— И с этим ты пришел ко мне? Я не хочу их видеть.
— Нет. Я хотел сказать тебе, что, как ты и велел, дом поэта Пиндара остался невредим, и мне удалось вынести из огня несколько его произведений.
Александр кивнул.
— И еще хотел тебе сказать… Жизнь Пердикки в опасности. Во время вчерашней атаки он был тяжело ранен, но просил не говорить тебе об этом.
— Почему?
— Не хотел отвлекать тебя от командования в решительный момент, но теперь…
— Так вот почему он не пришел ко мне с докладом! О боги! — воскликнул Александр. — Немедленно отведи меня к нему.
Птолемей вышел, и царь последовал за ним к освещенному шатру в западной оконечности лагеря.
Пердикка без чувств лежал на своей походной койке, обливаясь потом в иссушающей лихорадке. Врач Филипп сидел у него в изголовье и капал ему в рот прозрачную жидкость, которую выжимал из губки.
— Как он? — спросил Александр. Филипп покачал головой:
— У него сильнейшая лихорадка, и он потерял много крови: ужасная рана — удар копьем под ключицу. Легкое не повреждено, но порваны мышцы, что вызвало страшное кровотечение. Я прижег рану, зашил и перевязал и теперь пытаюсь дать ему одно лекарство, которое должно успокоить боль и воспрепятствовать лихорадке. Но не знаю, сколько он усвоил, а сколько ушло впустую…
Александр подошел и приложил руку ко лбу раненого:
— Друг мой, не уходи, не бросай меня.
Он вместе с Филиппом не спал всю ночь, хотя очень устал и не спал уже двое суток. На рассвете Пердикка открыл глаза и посмотрел вокруг. Александр толкнул локтем задремавшего Филиппа.

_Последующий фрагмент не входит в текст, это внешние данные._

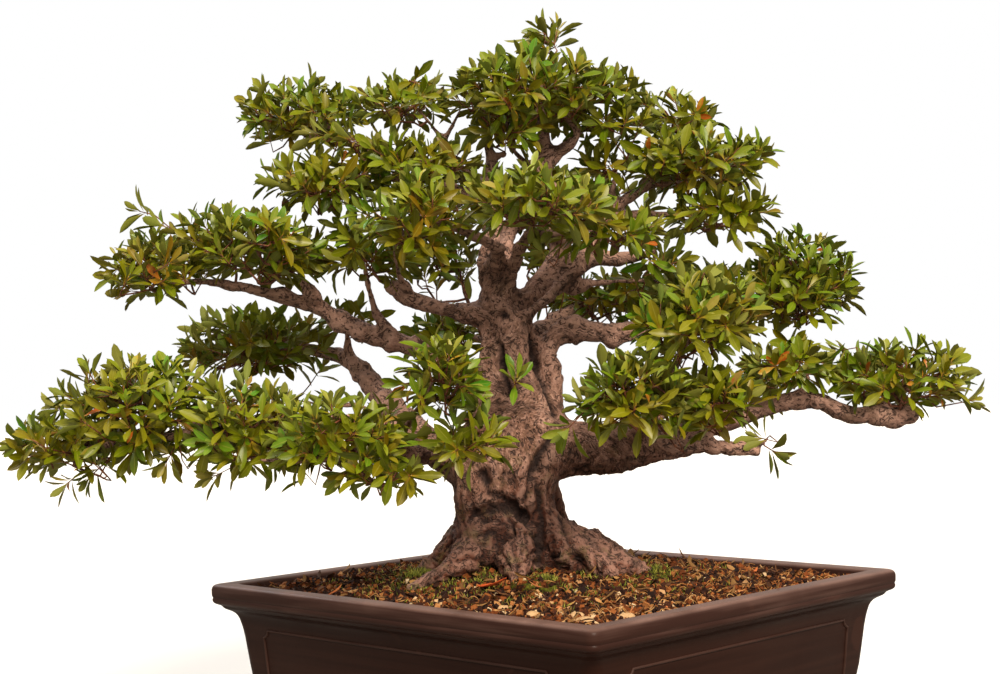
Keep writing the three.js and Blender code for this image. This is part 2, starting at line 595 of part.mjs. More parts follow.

Врач вздрогнул, придвинулся к раненому и приложил руку к его лбу. Лоб был еще очень горячий, но температура заметно спала.
— Похоже, выкарабкается, — сказал он и снова задремал.
Чуть позже вошел Птолемей и тихо спросил:
— Как он?
— Филипп считает, что может выкарабкаться.
— Хорошо, если так. Но теперь и тебе надо отдохнуть: ты ужасно выглядишь.
— Тут все было ужасно: это самые тяжелые дни в моей жизни.
Птолемей приблизился к нему, словно хотел что-то сказать, но не решился.
— Что такое? — спросил Александр.
— Я… Не знаю… Если бы Пердикка умер, я бы тебе ничего не сказал, но, поскольку он может выжить, думаю, ты должен знать…
— Что? Ради всех богов, не тяни.
— Прежде чем потерять сознание, Пердикка передал мне письмо.
— Для меня?
— Нет. Для твоей сестры, царицы Эпира. Они любили друг друга, и он просил не забывать его. Я… все мы шутили над этой его любовью, но не думали, что действительно…
Птолемей протянул письмо.
— Нет, — сказал Александр. — Не хочу его видеть. Что было, то было: моя сестра — живая девушка из плоти и крови, и не вижу ничего плохого в том, что она хотела мужчину, который ей нравился. А теперь отрочество позади. Она счастлива с мужем, которого любит. Что касается Пердикки, я, конечно, не могу упрекнуть его за то, что он пожелал посвятить свои последние мысли любимой женщине.